I’m a little taken a back at this.
“What country yer from?” he says again. “Do you use miles? Or them…what do you call ‘em…them…ki-lo-meters?”
“I’m from here. This country,” I tell him, pointing to the ground below my feet.
“Oh! I thought you was foreign!” he says.
Obviously my two years in Greece has changed me in my fellow countrymen’s eyes more than I thought… Now feeling safe with the knowledge I’m from England, the old man falls happily into the broadest East Riding dialect and I can follow pretty much nothing of what he says.
“Well you don’t want to be mickling or muckling about around here. What you want to do is head down yonder…”
We follow the way his old stick pointed and cycle through old ginnels and woods and past windmills at Skidby and into old quiet villages that are gathered round more churches: St George’s Crosses flying from the tower tops. Matting, seats and stone. We stop at one church for a rest, squeezing past a blue wheelie bin left in the church vestibule to have a look around: the chancel and the rood screen behind the organ, used to store the mops and the spare chairs now. An old woman appears from nowhere.
“Oh hello, are you here to run the fete?”
I pause for a moment. Perhaps we could. I can picture this new life opening for us as I become treasurer of the Christmas Club and Giristroula host the Neighborhood Watch meetings in our smart upholstered lounge. But we peddle on.
Through Cottingham – the money of Hull all seems to be here, from the size of their cars and houses and walls and hedges. As we cycle further down south, like the top of Beverley Minister, the tip of the Humber Bridge becomes visible, poking over houses and trees from miles away. We cycle closer and closer. The span of the bridge always there but always seemingly just out of reach. Finally round a confusing car park and a very shut-up tourist visitor’s centre for the Bridge – whoever thought that would be a good idea? – we are there. Right under the breadth of the bridge’s dark wide overpass. The bridge runs straight above us. Rosy clouds piled up on the sky. People are gathered, loafing around, drinking cans. It seems a fairly odd place to come for an evening out. Some kids are running about on the thin tussocky strips of greenery along side the road, even though there is a huge country park set behind the bridge. Well, I wish them their grass… Little cottages sit under the wide runway of the bridge, remnants from the century before the century before, and certainly not giving way when this monstrous intruder arrived in 1981.
The bridge is one and half miles long, which makes it the longest bridge… around here, anyway. It also seems one of the most under-used. Just a scattering of cars and lorries passing over as we stand underneath and look up in the evening sky. We join it on our bikes, cycling down the long straight line towards the county of Lincolnshire and the town of Barton-upon-Humber on the other side. We stop halfway and look back towards Hull, resting all by itself on its river under the sunset building up, westwards.

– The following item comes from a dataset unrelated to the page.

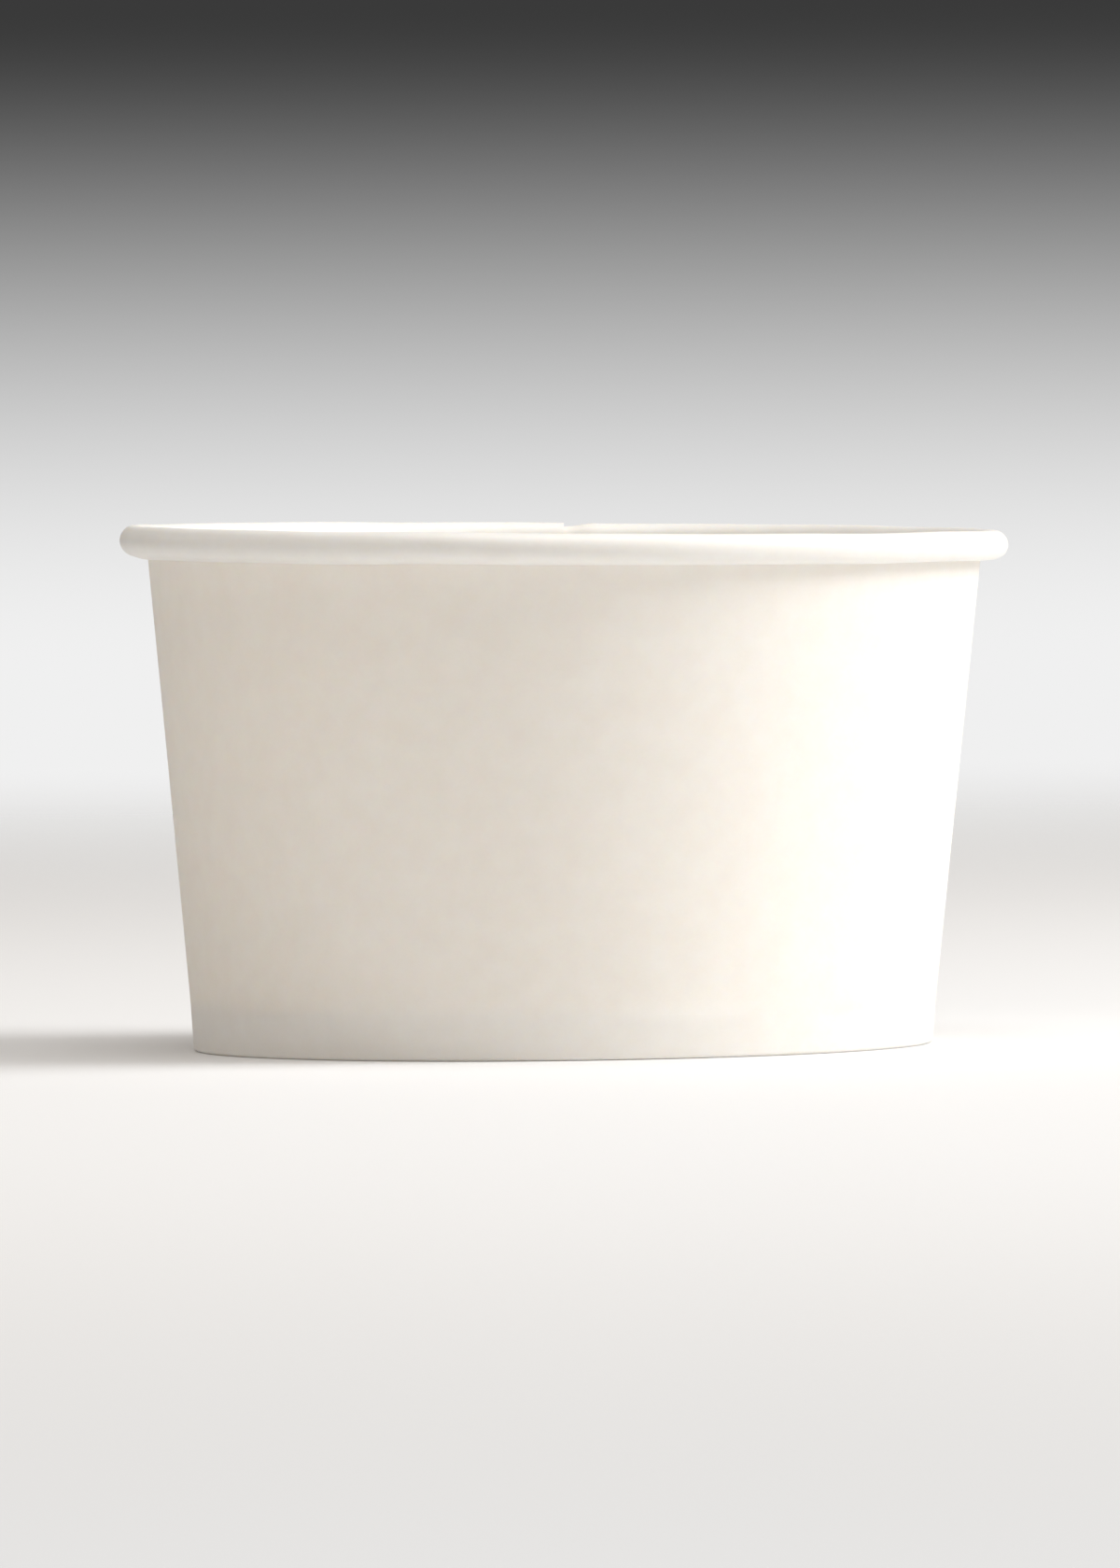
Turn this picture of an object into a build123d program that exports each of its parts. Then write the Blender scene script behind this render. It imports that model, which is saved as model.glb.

Hull isn’t really Yorkshire, maybe it isn’t even really Britain. Something more distant, more easterly. Dutch. Viking. Perhaps this is what gives it its sense of difference. Perhaps this is why it voted overwhelmingly against a government that had ignored it for so long and voted for Brexit last year. Defiance and stubbornness, born out of cold North Sea isolation and brewed God-knows how long, and probably all against its better interests really. But still, I was happy to have spent this time in Hull. A city that is like the unconsidered trellis of Britain: solid, tenacious, not so pretty, dependable, which the rest of the country can use to expand on, if that’s what they want, with all their fancy blooms. I was happy too that in the 20 years since I’d been here the city looked as if it had gone forwards. This year especially being a year in the sun for Hull…Even if everyone I spoke to had complained – moaning and creaking like old gates – about the roadworks and disruption Hull had suffered during its cleaning up for the City of Culture. I knew they didn’t mean it. No Hullensian would say it, of course, but I could tell that deep down, hidden away, under the dust-dry surface, they felt proud. But Lincolnshire waited for us over the bridge. A new county, flat and wide and big and open. We cycled on.